Farmersville has a single unified school district with Farmersville High School (the Aztecs), a middle school, and three elementary schools. J.E. Hester School is for kindergartners and 1st graders. George L. Snowden is for 2nd and 3rd graders. Freedom is for 4th, 5th and 6th graders. The junior high school is for 7th and 8th graders and the Farmersville High School covers 9th through 12th grade. ( Past & Current School Leaders ) Supt. George L Snowden, Supt. Lenno Johnston, Teacher Kenneth Kramer, Supt. Don Sato, Supt. Janet Jones, Trustee John Vasquez, Trustee Al Vanderslice, Trustee Don Mason, Trustee Alice Lopez, Trustee John Alvarez, Principal Gary Carter

School History
The first school mentioned in history writings was located near the Deep Creek Cemetery, it was made of logs and the years indicated were 1860's.

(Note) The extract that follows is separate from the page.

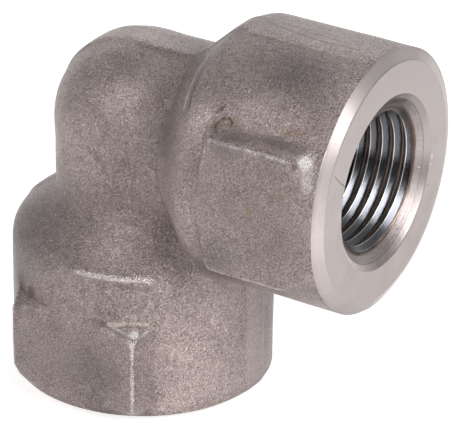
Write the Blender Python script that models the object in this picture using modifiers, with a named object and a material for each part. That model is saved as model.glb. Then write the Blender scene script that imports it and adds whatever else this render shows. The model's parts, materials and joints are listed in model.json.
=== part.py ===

The second school was built around 1869-1904 by the Farmers Alliance Organization. It was a two-story building with the classrooms on the second floor, and a community room on the first floor for meetings and social events. It was located on the Southwest corner of Visalia Rd and Farmersville Blvd. It was later replaced by a larger building, Farmersville Elementary School 1905-1952. It was replaced with Snowden Elementary in 1953. Hester School was opened earlier in 1950. Both schools were dedicated in 1953. Teacher and later School Supt George L Snowden played a major part of the decision making in the construction of Hester and Snowden School.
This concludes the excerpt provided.